La alianza de partidos con que el presidente llega al poder parte de una diversidad ideológica que despierta dudas a la sociedad argentina, acostumbrada en los últimos años a una concepción de poder que tenía la homogeneidad ideológica como valor principal. El adjetivo militante acompañó a universidad, medios, intelectuales y demás usinas de pensamiento, estableciendo un eje de polarización para los que ejercían la reflexión desde otro lugar. El epítome de esta política fue la creación de una “Secretaría de Coordinación Estratégica para el Pensamiento Nacional”, nombre elocuente de la posición de Cristina Fernández frente al pensar y sus libertades. Este organismo no sobrevivió el primer mes de gobierno de Macri.

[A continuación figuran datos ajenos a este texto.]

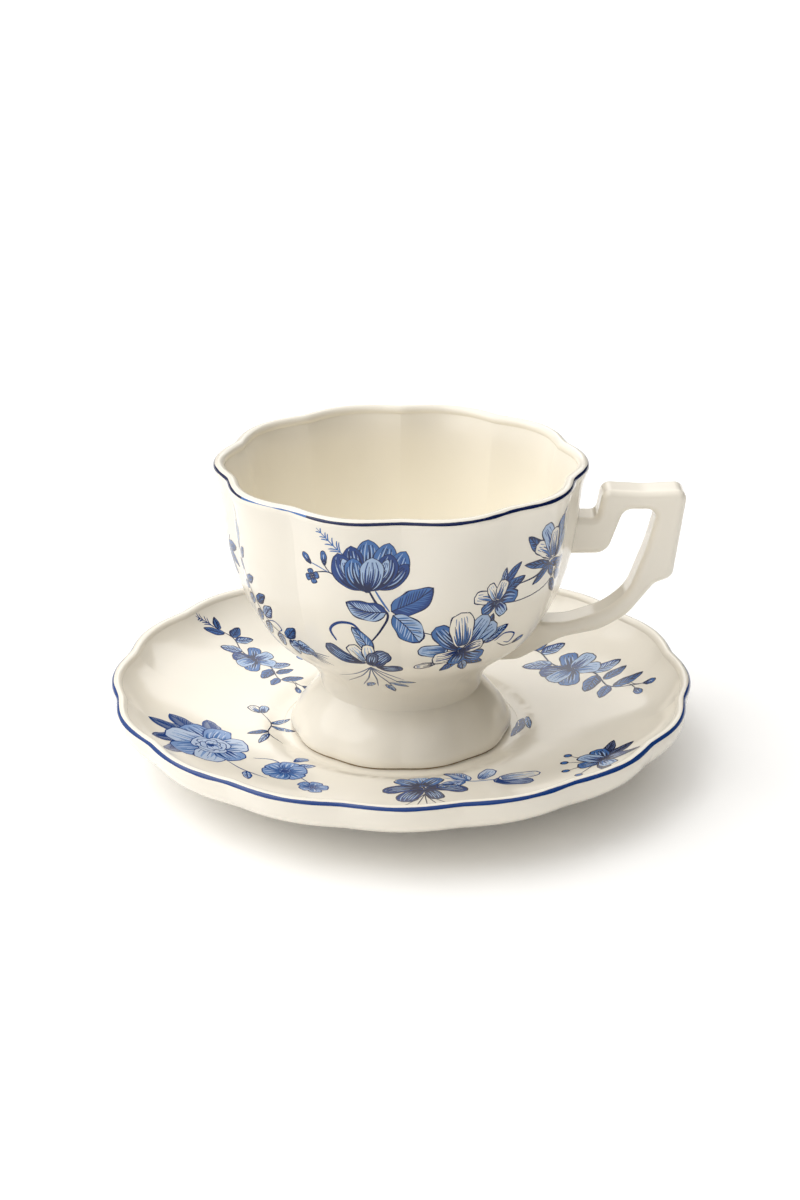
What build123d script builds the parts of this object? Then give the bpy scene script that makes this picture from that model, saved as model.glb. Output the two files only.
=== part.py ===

La elección de un mandatario que hizo de la renovación de estas prácticas uno de los ejes de su campaña, parecería decir que la sociedad argentina le concede el beneficio de la duda a una Administración que desafía la lógica de la casta política, tan arraigada en Latinoamérica. Pero la inserción en las estructuras del Estado, burocráticas, poco eficientes y politizadas, de personas que provienen de organizaciones con otras lógicas de pensamiento y acción despierta más dudas que optimismo. También es un desafío para las organizaciones que vienen trabajando en las nuevas agendas sociales salir del papel de críticos o de meros analistas, para abrirse a un diálogo con el poder público que intente incidir socialmente. El proceso que vive Argentina es el paso de un Estado que detentó el monopolio ideológico de las soluciones a una sociedad que pueda construirse con la contribución de los que más saben de un tema, sin que importe si el aporte es público o privado, dogmático de izquierda o pragmático de derecha, oficialista u opositor.